Return of Politics?

THE recent past has witnessed politics return to the Valley in a modest way. After the PDP chief Mehbooba Mufti’s tour of Jammu where she attended several rallies and led protests, the National Conference working president Omar Abdullah also addressed a rally in Chenab Valley. Omar was very combative in his speech. In his speech, Omar slammed the centre for “revival of militancy” in Kashmir. He said the new militancy in the Valley was the result of the abrogation of Article 370 in August 2019 which, according to him, had angered the youth forcing them to take up arms. Significantly, the former chief minister said the militancy was now made up of local youth, ruling out Pakistan’s role in fomenting it as the union government believed. Omar, who is also the vice president of National Conference said the centre had lied that the militancy will end post Article 370 purge.

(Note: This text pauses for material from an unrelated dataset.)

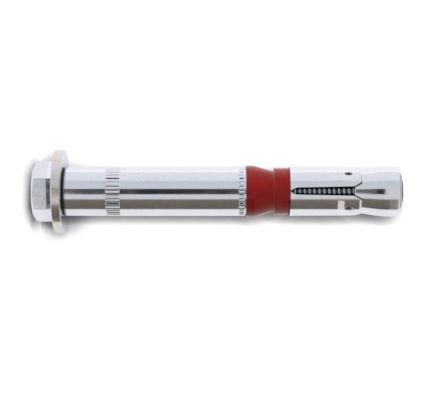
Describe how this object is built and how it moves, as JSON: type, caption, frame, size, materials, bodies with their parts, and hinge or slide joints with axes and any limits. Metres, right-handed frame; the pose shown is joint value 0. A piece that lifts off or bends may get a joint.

Mehbooba, on the other hand, is now routinely on the road. She has been sharply critical of the union government’s approach. However, her primary political campaign is against the withdrawal of Article 370, a far-reached decision she wants reversed “with interest”. In a recent address at Banihal, Mehbooba called on the centre to restore J&K autonomy if it wanted “to keep Kashmir.” She said people wanted return of “our identity and honour.”

The Hyderpora encounter also brought local politics to the fore. Mehbooba led a protest in Jammu, Omar Abdullah held a protest outside his residence and Sajad Lone wrote a letter to the Lieutenant Governor Manoj Sinha and Prime minister Narendra Modi. And it did work. The government was forced to return the bodies of the two civilians killed in the encounter to their families.

The political activity can thus be expected to gather momentum in near to medium term. More so, if the government decides to be more accommodative of the dissent. It will also depend on whether the centre chooses to hold the election in the union territory or delays it further till some ‘conducive’ time. There is, however, hope in the way the local politics is tentatively hurtling to the foreground again. This is needed to fill in the political vacuum that has developed in the region over the last one and a half year.

Government’s main concern seems to be the form the response of these leaders to the withdrawal of Article 370 will take. The leaders have opposed the repeal of the state’s special status and vowed to fight for its restoration. In the run up to the abrogation of Article 370 on August 5, all mainstream parties had closed ranks against such an occurrence but to no avail. But much water has flown down the Jhelum since. The story has become much complex now. There are parties now which are seeking to play down the loss of autonomy. But it is good that politics is picking up again. It would go a long way to fill in the deep political vacuum in the Valley.